I più giovani, probabilmente, non hanno la percezione completa di cosa abbiano rappresentato i
Running Wild dai primi anni 90 fino alla seconda metà del decennio.
Non che antecedentemente, e mi riferisco ad album fantastici come “
Under Jolly Roger” o “
Death Or Glory”, non si fossero già affermati con merito presso il pubblico metal, ma la situazione era nettamente differente.
Negli 80’s il metal stava al potere, tuttavia, in seguito all’esplosione del grunge, il genere passa decisamente all’opposizione, anzi viene relegato in un angolino minuscolo. Per la serie: state lì, continuate pure a fare la “vostra” musica per il “vostro” pubblico di nostalgici, ma scordatevi esposizione mediatica ed investimenti mirati.
Il denim & leather non va più di moda, ora ci vogliono camicie di flanella e canzoni “ciondolanti”, con testi introspettivi ed ancor meglio autodistruttivi. Ovviamente la faccio breve, eppure vi assicuro che non mi discosto molto dalla realtà dei fatti dell’epoca.
I gruppi “di serie A” si trovano spiazzati, le arene gremite si tramutano in teatrini mezzi vuoti, e coloro che rimangono stilisticamente impermeabili al “cambiamento climatico” si contano sulle dita di una mano.
I punti di riferimento cambiano, ed è così che gruppi fino ad allora considerati di nicchia come i pur valorosi Running Wild si ritrovano sulle spalle il peso di un intero movimento storico.
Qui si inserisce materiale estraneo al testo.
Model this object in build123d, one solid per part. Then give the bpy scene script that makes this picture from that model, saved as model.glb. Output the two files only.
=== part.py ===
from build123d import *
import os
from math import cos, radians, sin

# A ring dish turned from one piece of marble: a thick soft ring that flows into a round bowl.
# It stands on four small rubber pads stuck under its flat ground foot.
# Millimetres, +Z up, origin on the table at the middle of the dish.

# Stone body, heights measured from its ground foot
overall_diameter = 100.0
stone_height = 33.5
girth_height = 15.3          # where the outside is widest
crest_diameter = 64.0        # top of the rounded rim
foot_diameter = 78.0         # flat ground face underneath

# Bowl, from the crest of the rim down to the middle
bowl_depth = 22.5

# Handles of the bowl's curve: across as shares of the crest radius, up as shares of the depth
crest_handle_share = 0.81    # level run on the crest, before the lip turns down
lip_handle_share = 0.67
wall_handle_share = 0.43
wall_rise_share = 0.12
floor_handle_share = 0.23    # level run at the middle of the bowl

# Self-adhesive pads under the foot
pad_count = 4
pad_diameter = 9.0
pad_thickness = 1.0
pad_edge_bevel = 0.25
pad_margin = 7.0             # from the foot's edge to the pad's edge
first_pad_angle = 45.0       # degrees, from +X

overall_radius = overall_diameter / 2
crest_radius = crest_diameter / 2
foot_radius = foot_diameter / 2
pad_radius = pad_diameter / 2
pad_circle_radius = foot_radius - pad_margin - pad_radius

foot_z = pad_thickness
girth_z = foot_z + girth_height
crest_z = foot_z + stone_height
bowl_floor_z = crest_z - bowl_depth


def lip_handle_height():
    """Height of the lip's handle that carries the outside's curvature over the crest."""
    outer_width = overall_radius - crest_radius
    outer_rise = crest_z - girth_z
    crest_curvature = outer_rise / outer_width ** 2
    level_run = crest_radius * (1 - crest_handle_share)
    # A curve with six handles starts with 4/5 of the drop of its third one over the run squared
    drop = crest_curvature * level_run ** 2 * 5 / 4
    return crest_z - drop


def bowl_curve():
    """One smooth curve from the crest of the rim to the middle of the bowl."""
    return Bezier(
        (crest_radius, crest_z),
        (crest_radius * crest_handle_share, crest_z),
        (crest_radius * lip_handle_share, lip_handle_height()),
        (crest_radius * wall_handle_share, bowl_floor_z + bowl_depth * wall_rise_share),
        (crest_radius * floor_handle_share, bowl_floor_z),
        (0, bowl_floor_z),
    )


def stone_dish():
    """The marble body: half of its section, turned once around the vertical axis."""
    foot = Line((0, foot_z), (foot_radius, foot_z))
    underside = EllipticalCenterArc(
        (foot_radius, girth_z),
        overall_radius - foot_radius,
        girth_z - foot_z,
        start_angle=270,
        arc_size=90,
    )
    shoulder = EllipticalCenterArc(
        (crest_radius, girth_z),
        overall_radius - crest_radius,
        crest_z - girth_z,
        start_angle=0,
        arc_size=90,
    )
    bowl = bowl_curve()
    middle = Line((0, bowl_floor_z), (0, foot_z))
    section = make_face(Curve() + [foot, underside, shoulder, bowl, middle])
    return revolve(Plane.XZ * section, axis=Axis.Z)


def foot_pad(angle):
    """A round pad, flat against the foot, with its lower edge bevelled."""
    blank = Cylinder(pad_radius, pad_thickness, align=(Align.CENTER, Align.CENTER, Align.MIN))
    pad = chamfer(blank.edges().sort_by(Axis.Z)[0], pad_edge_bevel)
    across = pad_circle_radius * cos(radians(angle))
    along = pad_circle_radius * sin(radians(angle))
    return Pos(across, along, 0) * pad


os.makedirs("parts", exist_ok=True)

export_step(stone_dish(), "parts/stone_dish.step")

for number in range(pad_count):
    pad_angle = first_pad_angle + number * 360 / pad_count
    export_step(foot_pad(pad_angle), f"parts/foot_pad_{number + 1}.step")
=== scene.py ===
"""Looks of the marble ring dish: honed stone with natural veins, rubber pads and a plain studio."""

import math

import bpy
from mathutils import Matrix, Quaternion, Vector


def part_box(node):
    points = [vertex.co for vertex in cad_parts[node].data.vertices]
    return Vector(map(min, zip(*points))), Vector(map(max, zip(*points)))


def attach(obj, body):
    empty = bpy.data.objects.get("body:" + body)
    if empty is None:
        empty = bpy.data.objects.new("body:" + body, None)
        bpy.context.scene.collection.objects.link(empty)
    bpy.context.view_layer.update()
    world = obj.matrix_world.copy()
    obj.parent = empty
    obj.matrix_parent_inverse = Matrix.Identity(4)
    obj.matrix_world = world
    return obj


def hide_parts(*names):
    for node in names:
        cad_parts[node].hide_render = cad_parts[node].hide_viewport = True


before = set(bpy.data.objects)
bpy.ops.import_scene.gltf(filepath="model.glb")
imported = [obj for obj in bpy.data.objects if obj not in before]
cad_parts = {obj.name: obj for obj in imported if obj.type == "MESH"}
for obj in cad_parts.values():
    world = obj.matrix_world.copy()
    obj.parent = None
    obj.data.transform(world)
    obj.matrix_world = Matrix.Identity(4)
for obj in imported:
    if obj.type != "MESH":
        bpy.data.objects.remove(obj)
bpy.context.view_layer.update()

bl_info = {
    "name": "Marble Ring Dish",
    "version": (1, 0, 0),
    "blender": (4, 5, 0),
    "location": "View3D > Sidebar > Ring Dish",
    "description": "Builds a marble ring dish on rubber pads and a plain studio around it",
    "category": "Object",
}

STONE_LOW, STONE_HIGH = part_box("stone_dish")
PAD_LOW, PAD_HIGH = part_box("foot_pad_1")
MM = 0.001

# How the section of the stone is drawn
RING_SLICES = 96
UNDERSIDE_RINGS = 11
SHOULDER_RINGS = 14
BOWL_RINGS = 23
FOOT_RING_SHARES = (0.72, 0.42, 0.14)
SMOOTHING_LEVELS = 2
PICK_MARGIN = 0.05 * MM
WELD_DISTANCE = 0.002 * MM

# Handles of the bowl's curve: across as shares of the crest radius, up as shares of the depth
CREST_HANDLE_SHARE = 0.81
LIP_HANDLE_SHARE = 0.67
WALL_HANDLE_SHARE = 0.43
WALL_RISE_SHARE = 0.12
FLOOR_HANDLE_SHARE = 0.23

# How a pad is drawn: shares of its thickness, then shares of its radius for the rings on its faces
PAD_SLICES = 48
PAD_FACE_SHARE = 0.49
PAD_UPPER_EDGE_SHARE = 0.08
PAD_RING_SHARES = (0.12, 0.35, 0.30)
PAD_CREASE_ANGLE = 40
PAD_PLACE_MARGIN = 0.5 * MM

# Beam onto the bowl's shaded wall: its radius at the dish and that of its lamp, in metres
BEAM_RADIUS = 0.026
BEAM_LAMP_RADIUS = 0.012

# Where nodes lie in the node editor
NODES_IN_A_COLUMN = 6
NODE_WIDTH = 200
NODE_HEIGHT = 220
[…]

Non so se sia un caso, una coincidenza, oppure un “senso di responsabilità” metabolizzata, ma
Rock’n’Rolf e la sua combriccola tirano fuori dal cilindro almeno un paio di capolavori assoluti che li catapultano nella ristretta cerchia degli “intoccabili”.
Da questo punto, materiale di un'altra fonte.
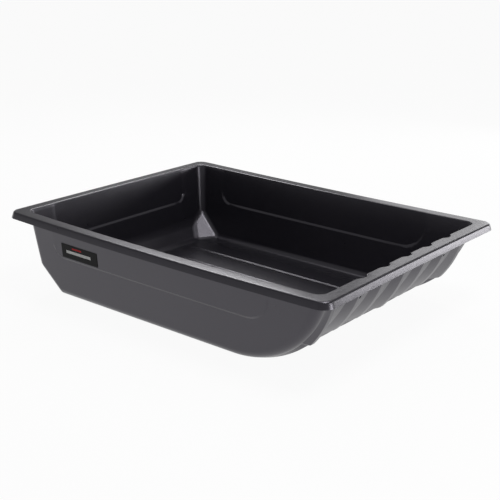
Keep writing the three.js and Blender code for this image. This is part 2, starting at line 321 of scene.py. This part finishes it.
# a box with leaning walls, its lower front edge rounded into the bow
def makeBlank(form):
    startClean()
    turn = math.radians(form["bowBlankTurn"])
    reach = form["bowRadius"] * math.tan(turn / 2)
    front, top = bowCentre + reach, form["blankTop"]
    bpy.ops.mesh.primitive_cube_add(size=1, location=((front + rearFoot) / 2, 0, top / 2),
                                    scale=(front - rearFoot, form["floorWidth"], top))
    piece = bpy.context.object
    piece.name = "hullShell"
    bpy.ops.object.transform_apply(location=True, rotation=True, scale=True)
    bpy.ops.object.mode_set(mode="EDIT")
    pick(piece, "VERT", lambda corner: corner.co.z > top / 2)
    bpy.ops.transform.resize(value=(1, sideAt(top) / halfFloor, 1), center_override=(0, 0, 0))
    for end, lean in ((-1, rearAt(top) - rearFoot), (1, top / math.tan(turn))):
        pick(piece, "VERT", lambda corner: corner.co.z > top / 2 and corner.co.x * end > 0)
        bpy.ops.transform.translate(value=(lean, 0, 0))
    pick(piece, "EDGE",
         lambda edge: middleOf(edge).z < limit["same"] and middleOf(edge).x > front - limit["same"])
    roundPicked(reach, form["bowSegments"])
    moveCorners(piece, onArc, lambda corner: corner.co.x > bowCentre + limit["close"]
                and limit["same"] < corner.co.z < top - limit["close"])
    return piece


# puts a corner of the bow exactly on its arc and in the plane of its side wall
def onArc(corner):
    turn = bowTurn(corner.co)
    z = hullForm["bowRadius"] * (1 - math.cos(turn))
    x = bowCentre + hullForm["bowRadius"] * math.sin(turn)
    return Vector((x, math.copysign(sideAt(z), corner.co.y), z))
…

Infatti, dopo il pur bellissimo “
Blazon Stone” (1991), l’anno successivo arriva quella bomba che risponde al nome di “
Pile Of Skulls”. La formazione che affianca il leader
Rolf Kasparek è la migliore di sempre, ovvero
Axel Morgan alla seconda chitarra,
Thomas Smuszynski al basso e
Stefan Schwarzmann alla batteria.
Aperto dalla tenebrosa “
Chamber Of Lies”, il disco parte a razzo con la velocissima “
Whirlwind”, caratterizzata da corposi intrecci di chitarra, linee vocali riottose, ed un lavoro di batteria semplicemente devastante.
I Running Wild non sono tuttavia soltanto “doppia cassa e pedalare”, il background Thin Lizzy/Iron Maiden si fa sentire eccome in cadenzati come “
Sinister Eyes” o “
Black Wings Of Death”, ed è questo il trademark principale che differenzia la creatura di Rock’n’Rolf da tanti altri colleghi di settore.
Se “
Fistful Of Dynamite” e “
Lead Or Gold” (pure in quest’ultima il fantasma di
Phyl Lynott, ovviamente aggiornato e contestualizzato, aleggia benevolo) sono delle tipiche cavalcate da concerto, la title-track è una pazzesca fucilata speed, dove chitarra e batteria corrono a briglia sciolta.
Il testo scritto da Kasparek è roba da “cospirazione” ante-litteram, tematiche che verranno ulteriormente trattate, e con dovizia di particolari, soprattutto nell’esplicito “
Masquerade” (1995).
Il tour de force del disco viene logicamente lasciato per il gran finale di “
Treasure Island”, una lussureggiante metal suite che espone, sia musicalmente che dal punto di vista lirico, tutte le suggestioni “piratesche” tanto care al gruppo.
Dura scegliere un solo album nella foltissima storia dei Running Wild, ma “Pile Of Skulls” ha tutte le caratteristiche per condensarne carisma e personalità stilistica.